Begin ITEMS

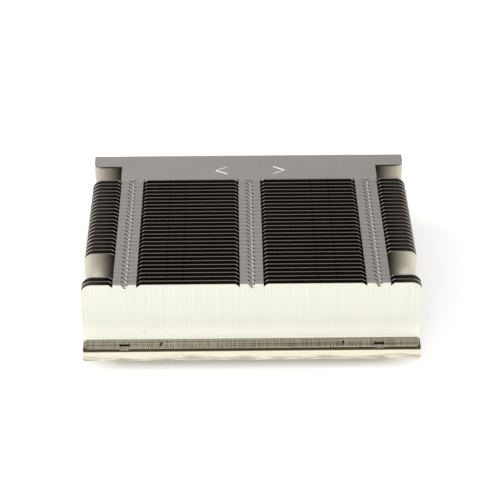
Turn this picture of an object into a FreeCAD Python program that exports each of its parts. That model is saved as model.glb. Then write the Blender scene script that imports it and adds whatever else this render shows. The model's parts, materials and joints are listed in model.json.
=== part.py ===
"""Passive 1U server CPU heatsink.

A flat aluminium base carries a stack of thin fins. Each fin is one folded sheet: a wall that runs
along X, a foot folded forward onto the base, and three top tabs folded forward to the next fin. A
tongue on each tab hooks through a V-shaped hole in the fold of the fin in front, so the stack locks
together. The front fin has a long foot that covers the base's shelf, and the rear fin has a wide top
plate. Four captive spring screws stand in open wells at the corners.

Frame: millimetres, +X along the fins and the airflow, -Y towards the front fin, +Z up. The origin is
in the middle of the footprint, on the surface that the four screw tips stand on.
"""
import FreeCAD, Part

import math
import os

V = FreeCAD.Vector

# Screw pattern of the processor socket, and the margins round it.
HOLE_SPACING_X = 94.0
HOLE_SPACING_Y = 56.0
HOLE_EDGE_MARGIN = 6.0       # from a screw's axis to the base's end
HOLE_SETBACK = 11.0          # from the front fin's face to the front screws
HOLE_REAR_MARGIN = 10.0      # from the rear screws to the rear fin's front face

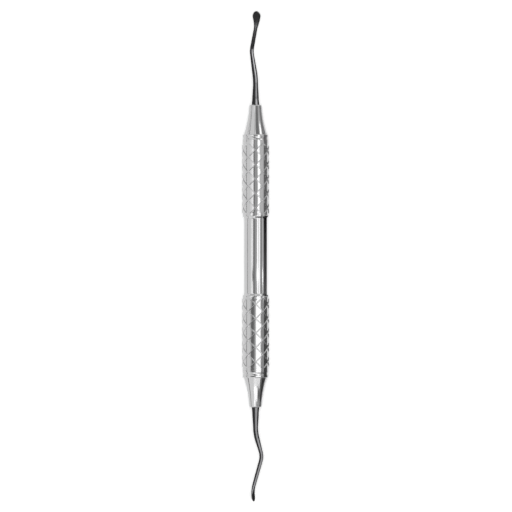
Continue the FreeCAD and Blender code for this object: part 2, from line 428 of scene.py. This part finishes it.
def section(half_width, front, back, level):
    """A lens of two arcs, its front cut off flat at a level, as (across, up) points.

    Every section has as many points in the same order, so that any two can be
    joined: from one rim up to the face, across it, down to the other rim and
    back underneath.
    """
    radius = (half_width ** 2 + front ** 2) / (2 * front)
    under = radius ** 2 - (level + radius - front) ** 2
    flat = max(LEAST_FACE_SHARE * half_width, math.sqrt(under) if level < front else 0.0)
    rim_turn = math.pi / 2 * RIM_TURN_SHARE
    across = [half_width * math.cos(rim_turn * i / RIM_STEPS) for i in range(RIM_STEPS + 1)]
    lowest = across[-1]
    rim = [flat + (value - lowest) / (half_width - lowest) * (half_width - flat) for value in across]
    face = [flat * (1 - 2 * i / FACE_STEPS) for i in range(1, FACE_STEPS)]
    top = rim + face + [-value for value in reversed(rim)]
    points = [(value, min(level, arc_height(value, half_width, front))) for value in top]
    for i in range(1, BACK_STEPS):
        value = -half_width * math.cos(math.pi * i / BACK_STEPS)
        points.append((value, -arc_height(value, half_width, back)))
    return points


def round_section(radius):
    """A circle with the points of a lens, its level too high to cut it."""
    return section(radius, radius, radius, 2 * radius)


def blade_half_width(from_tip):
    """Elliptical round the tip, then drawn in to the round neck."""
    if from_tip <= BLADE_TIP_LENGTH:
        return BLADE_HALF_WIDTH * math.sqrt(1 - (1 - from_tip / BLADE_TIP_LENGTH) ** 2)
    share = (from_tip - BLADE_TIP_LENGTH) / (BLADE_LENGTH - BLADE_TIP_LENGTH)
    taper = (1 - share) ** BLADE_TAPER_POWER * (1 + BLADE_TAPER_SWELL * share)
    return BLADE_NECK + (BLADE_HALF_WIDTH - BLADE_NECK) * taper


def blade_height(from_tip, full_height):
    """Grows with the width round the tip, then changes evenly to the round neck's."""
    if from_tip <= BLADE_TIP_LENGTH:
        return full_height * blade_half_width(from_tip) / BLADE_HALF_WIDTH
    share = (from_tip - BLADE_TIP_LENGTH) / (BLADE_LENGTH - BLADE_TIP_LENGTH)
    return full_height + (BLADE_NECK - full_height) * share


def face_level(from_tip):
    """Height of the ground face, which runs out towards the neck."""
    share = max(0.0, (from_tip - BLADE_TIP_LENGTH) / (BLADE_LENGTH - BLADE_TIP_LENGTH))
    return FACE_LEVEL + (FACE_START_LEVEL - FACE_LEVEL) * share


# A station is a point on the end's middle line, its heading and its section


def on_arc(start, before, inward, radius, turn):
    """Point and heading at an angle along an arc that starts with a heading."""
    point = start + before * (radius * math.sin(turn)) + inward * (radius * (1 - math.cos(turn)))
    return point, before * math.cos(turn) + inward * math.sin(turn)


def inward_side(before, after):
    """Direction from an arc's start to its centre, given its first and last heading."""
    return before.cross(after).normalized().cross(before)


def root_stations():
    """Tang and flared root, on the handle's axis."""
    tang_end = NOSE_FACE - TANG_LENGTH
    outline = [
        (TANG - TANG_CHAMFER, tang_end),
        (TANG, tang_end + TANG_CHAMFER),
        (TANG, NOSE_FACE),
        *sagging((ROOT, NOSE_FACE), (FLARE, NOSE_FACE + FLARE_LENGTH), FLARE_SAG, FLARE_STEPS),
    ]
    return [(Vector((0, along, 0)), AHEAD, round_section(radius)) for radius, along in outline]


def bend_stations(corner, before, after, bend_radius, shank_radius):
    """A round shank along a bend about a corner."""
    angle = before.angle(after)
    start = corner - before * (bend_radius * math.tan(angle / 2))
    inward = inward_side(before, after)
    return [(*on_arc(start, before, inward, bend_radius, angle * i / BEND_STEPS),
             round_section(shank_radius)) for i in range(BEND_STEPS + 1)]


def blade_stations(start, before, after):
    """A spade blade from its neck to its tip, curved from one heading to another."""
    bend_radius = BLADE_LENGTH / before.angle(after)
    inward = inward_side(before, after)
    body_length = BLADE_LENGTH - BLADE_TIP_LENGTH
    places = [BLADE_LENGTH - body_length * i / BLADE_STEPS for i in range(BLADE_STEPS)]
    for i in range(BLADE_STEPS + 1):
        turn = math.radians(90 - (90 - BLADE_TIP_CLOSE_ANGLE) * i / BLADE_STEPS)
        places.append(BLADE_TIP_LENGTH * (1 - math.cos(turn)))
    stations = []
    for from_tip in places:
        turn = (BLADE_LENGTH - from_tip) / bend_radius
        lens = section(blade_half_width(from_tip), blade_height(from_tip, BLADE_FRONT_HEIGHT),
                       blade_height(from_tip, BLADE_BACK_HEIGHT), face_level(from_tip))
        stations.append((*on_arc(start, before, inward, bend_radius, turn), lens))
    return stations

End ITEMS

Repeat the span of lines that opens with the line holding "Continue the FreeCAD" and closes with the line holding "return full_height +", exactly as it stands.

Continue the FreeCAD and Blender code for this object: part 2, from line 428 of scene.py. This part finishes it.
def section(half_width, front, back, level):
    """A lens of two arcs, its front cut off flat at a level, as (across, up) points.

    Every section has as many points in the same order, so that any two can be
    joined: from one rim up to the face, across it, down to the other rim and
    back underneath.
    """
    radius = (half_width ** 2 + front ** 2) / (2 * front)
    under = radius ** 2 - (level + radius - front) ** 2
    flat = max(LEAST_FACE_SHARE * half_width, math.sqrt(under) if level < front else 0.0)
    rim_turn = math.pi / 2 * RIM_TURN_SHARE
    across = [half_width * math.cos(rim_turn * i / RIM_STEPS) for i in range(RIM_STEPS + 1)]
    lowest = across[-1]
    rim = [flat + (value - lowest) / (half_width - lowest) * (half_width - flat) for value in across]
    face = [flat * (1 - 2 * i / FACE_STEPS) for i in range(1, FACE_STEPS)]
    top = rim + face + [-value for value in reversed(rim)]
    points = [(value, min(level, arc_height(value, half_width, front))) for value in top]
    for i in range(1, BACK_STEPS):
        value = -half_width * math.cos(math.pi * i / BACK_STEPS)
        points.append((value, -arc_height(value, half_width, back)))
    return points


def round_section(radius):
    """A circle with the points of a lens, its level too high to cut it."""
    return section(radius, radius, radius, 2 * radius)


def blade_half_width(from_tip):
    """Elliptical round the tip, then drawn in to the round neck."""
    if from_tip <= BLADE_TIP_LENGTH:
        return BLADE_HALF_WIDTH * math.sqrt(1 - (1 - from_tip / BLADE_TIP_LENGTH) ** 2)
    share = (from_tip - BLADE_TIP_LENGTH) / (BLADE_LENGTH - BLADE_TIP_LENGTH)
    taper = (1 - share) ** BLADE_TAPER_POWER * (1 + BLADE_TAPER_SWELL * share)
    return BLADE_NECK + (BLADE_HALF_WIDTH - BLADE_NECK) * taper


def blade_height(from_tip, full_height):
    """Grows with the width round the tip, then changes evenly to the round neck's."""
    if from_tip <= BLADE_TIP_LENGTH:
        return full_height * blade_half_width(from_tip) / BLADE_HALF_WIDTH
    share = (from_tip - BLADE_TIP_LENGTH) / (BLADE_LENGTH - BLADE_TIP_LENGTH)
    return full_height + (BLADE_NECK - full_height) * share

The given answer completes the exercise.